But when I come across situations (public education, for example) where
religious beliefs start affecting things that I believe belong outside the
bounds of religion, then I start to get a bit prickly about the whole thing as
well.

I guess that was just a long-winded way of saying "it's complicated".

The other thing I'll add is this: I do visit /r/atheism, albeit infrequently.
And you're probably right that it's not a particularly nice place to visit for
people who are actively religious. That doesn't bother me only because I go in
with the assumption that they aren't going to be there, aren't interested in
being there, and that the few who do come in and stick around are the kind of
people who can look past the stylistic stuff and still engage in a
conversation which is - hopefully - enlightening for both sides.

I guess that was a long-winded way of saying "it's all about expectations".

Nonetheless, I can understand why you might shy away from /r/atheism. That
place has it's own character and it's not for everybody. But what forum is?

------
pavel_lishin
> _3\. If you regularly read Reddit, it makes the rest of the internet seem
> stale._

This is absolutely true; it's actually very interesting watching a new 'meme'
make its way through the internet, and then the personal, pipeline.
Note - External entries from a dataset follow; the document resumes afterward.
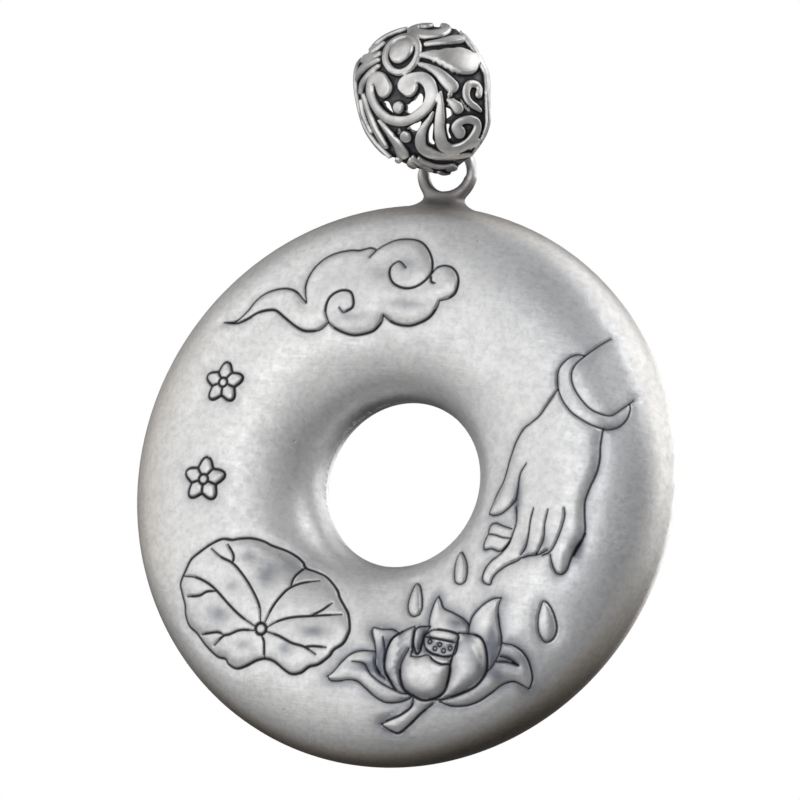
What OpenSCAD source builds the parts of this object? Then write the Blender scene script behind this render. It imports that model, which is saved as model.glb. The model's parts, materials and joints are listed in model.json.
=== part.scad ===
// Puffed silver ring pendant with a pierced scroll bail. Lengths are in millimetres, angles in degrees.
// The ring hangs upright with its ornament to the front (-Y). The origin is the point where
// a cord or chain carries the bail, between the two side rims of the bail's channel.

/* [Ring] */
// Outer diameter of the puffed ring
ring_d = 40; // [38:0.5:42]
// Diameter of the hole through its middle
hole_d = 11.8; // [11.4:0.1:12.2]
// Thickness through the fullest part
ring_t = 8.4; // [8:0.1:8.8]
// Radius of the rounded inner and outer rims
rim_r = 3.2; // [3:0.1:3.4]
// Thickness of the silver sheet
sheet_t = 0.7; // [0.6:0.05:0.8]
// Height of the ornament above the ring's face
relief_h = 0.16; // [0.12:0.02:0.24]
// Height of the nearer petals above the others
petal_h = 0.12; // [0.08:0.02:0.16]

/* [Eye] */
// Height of the eye's centre above the ring's centre
eye_z = 22.45; // [22.35:0.05:22.55]
// Radius of the eye along the middle of its wire
eye_r = 1.82; // [1.8:0.02:1.86]
// Diameter of the eye's wire
wire_d = 0.78; // [0.74:0.02:0.8]
// Width of the neck where it is narrowest
neck_w = 3.1; // [3:0.1:3.3]
// Width of the neck where it meets the ring
neck_base_w = 4.1; // [3.9:0.1:4.4]

/* [Bail] */
// Half height of the hoop without its scrolls
hoop_a = 5.35; // [5.3:0.05:5.4]
// Reach of the hoop to the front of its middle
hoop_front = 3.75; // [3.65:0.05:3.85]
// Reach of the hoop to the back of its middle
hoop_back = 3.2; // [3.1:0.05:3.3]
// Place of the hoop's middle, forward of the eye
hoop_fore = 0.75; // [0.7:0.05:0.8]
// Height of the hoop's middle above the eye's centre
hoop_z = 5.14; // [5.1:0.02:5.18]
// Fall of the hoop towards the right, for each millimetre across
hoop_skew = 0.17; // [0.14:0.01:0.2]
// Radius of the crown across the shell
crown_r = 5.5; // [5.4:0.1:5.8]
// Thickness of the shell
shell_t = 0.6; // [0.55:0.05:0.7]
// Height of the scrolls above the shell
scroll_h = 0.4; // [0.3:0.05:0.45]
// Lean of the hanging bail's top to the left
bail_lean = 22; // [21:0.5:23]
// Turn of the hanging bail's front to the left
bail_turn = 10; // [9:0.5:11]
// How far the hanging bail sits to the right in the eye
bail_shift = 0.6; // [0.55:0.05:0.65]

/* [Hidden] */
$fn = 96;

ring_mid = (ring_d + hole_d) / 4;
sect_a = (ring_d - hole_d) / 4;
sect_b = ring_t / 2;
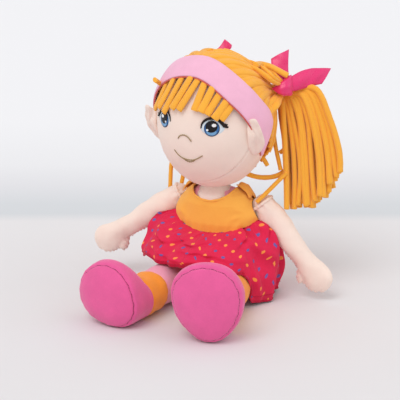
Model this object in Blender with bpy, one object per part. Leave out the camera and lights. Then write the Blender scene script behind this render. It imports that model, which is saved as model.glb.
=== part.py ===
"""A seated rag doll: a stuffed cloth body, cord hair with a headband and two bows, and a dress.

Metres, +Z up. The doll faces -Y and its own left side is +X. The origin is on the floor, under
the middle of the flat seat. Places are given as (sideways, forward, height).
"""

import math

import bmesh
import bpy
from mathutils import Matrix, Vector

X_AXIS = Vector((1, 0, 0))
Y_AXIS = Vector((0, 1, 0))
Z_AXIS = Vector((0, 0, 1))

# Cloth, and the space between pieces
COVER = 0.0012
DRESS_CLOTH = 0.0009
GAP = 0.0003
OVERRUN = 0.030
LAP_TURN_STEPS = 6

# Torso
TORSO_HEIGHT = 0.086
TORSO_HALF_WIDTH = 0.0330
TORSO_HALF_DEPTH = 0.0240
TORSO_LEAN = 0.0147
TORSO_SIDES = 18
TORSO_SHARES = (
    # height, half width, half depth
    (0.00, 0.80, 0.78),
    (0.03, 0.90, 0.88),
    (0.12, 0.98, 0.97),
    (0.40, 1.00, 1.00),
    (0.68, 0.98, 0.95),
    (0.85, 0.87, 0.80),
    (0.93, 0.72, 0.67),
    (0.98, 0.52, 0.52),
    (1.00, 0.34, 0.40),
)

# Neck
NECK_FORWARD = 0.015
NECK_RADIUS = 0.0085
NECK_SEAT = 0.012
NECK_BOTTOM = TORSO_HEIGHT - NECK_SEAT
NECK_BALL_RADIUS = 0.0115
NECK_BALL_STEPS = 5
NECK_RISE = 0.008
NECK_PIVOT_HEIGHT = TORSO_HEIGHT + NECK_RISE
NECK_SIDES = 16

# Head
HEAD_HALF_WIDTH = 0.0450
HEAD_HALF_DEPTH = 0.0420
HEAD_HALF_HEIGHT = 0.0525
HEAD_FORWARD = 0.019
HEAD_RISE = 0.0455
HEAD_HEIGHT = NECK_PIVOT_HEIGHT + HEAD_RISE
HEAD_TURN_DEG = -6.5
HEAD_SIDES = 24
HEAD_RINGS = 12
CHIN_SEAM_FORWARD = 0.042
CHIN_SEAM_DROP = 0.0415
CHIN_SEAM_HEIGHT = HEAD_HEIGHT - CHIN_SEAM_DROP
CHIN_SEAM_SLOPE_SHARE = 0.30

# Face
EYE_SPACING = 0.0410
EYE_RISE = 0.0035
EYE_HEIGHT = HEAD_HEIGHT + EYE_RISE
EYE_HALF_WIDTH = 0.0088
EYE_HALF_HEIGHT = 0.0082
IRIS_RADIUS = 0.0062
PUPIL_RADIUS = 0.0040
EYE_LAYER = 0.0004
LASH_LENGTH = 0.0060
LASH_WIDTH = 0.0040
LASH_RISE_SHARE = 0.33
NOSE_DROP = 0.0060
NOSE_HEIGHT = HEAD_HEIGHT - NOSE_DROP
NOSE_HALF_WIDTH = 0.0056
NOSE_RISE = 0.0030
MOUTH_DROP = 0.0185
MOUTH_HEIGHT = HEAD_HEIGHT - MOUTH_DROP
MOUTH_HALF_WIDTH = 0.0125
MOUTH_SAG = 0.0050
THREAD_RADIUS = 0.0006
THREAD_SIDES = 5
THREAD_STEPS = 8

# Ears
EAR_SIDEWAYS = 0.0435
EAR_FORWARD = 0.035
EAR_DROP = 0.0025
EAR_HEIGHT = HEAD_HEIGHT - EAR_DROP
EAR_HALF_WIDTH = 0.0085
EAR_HALF_DEPTH = 0.0052
EAR_HALF_HEIGHT = 0.0125

# Headband
BAND_HALF_WIDTH = 0.0090
BAND_TILT_DEG = 29.0
BAND_LIFT = 0.0050
BAND_CLOTH = 0.0010
BAND_END_DROP = 0.0215
BAND_END_HEIGHT = HEAD_HEIGHT - BAND_END_DROP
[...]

In the
morning you'll see a reddit post, in the afternoon your friends will send you
links to it, and your mom will mention it to you when you call her that night.

> _it's not like Reddit is a major focus of corporate attention, either._

And thank $DEITY - the last thing we (it) need(s) is an owner trying to
exploit it for another subsidiary's benefit.

On the other hand, it's been long speculated that Reddit is constantly being
gamed, that corporate voting cabals are responsible for advertising content
rising to the front page, and plenty of other news sources lift information
without bothering to credit Reddit or its users.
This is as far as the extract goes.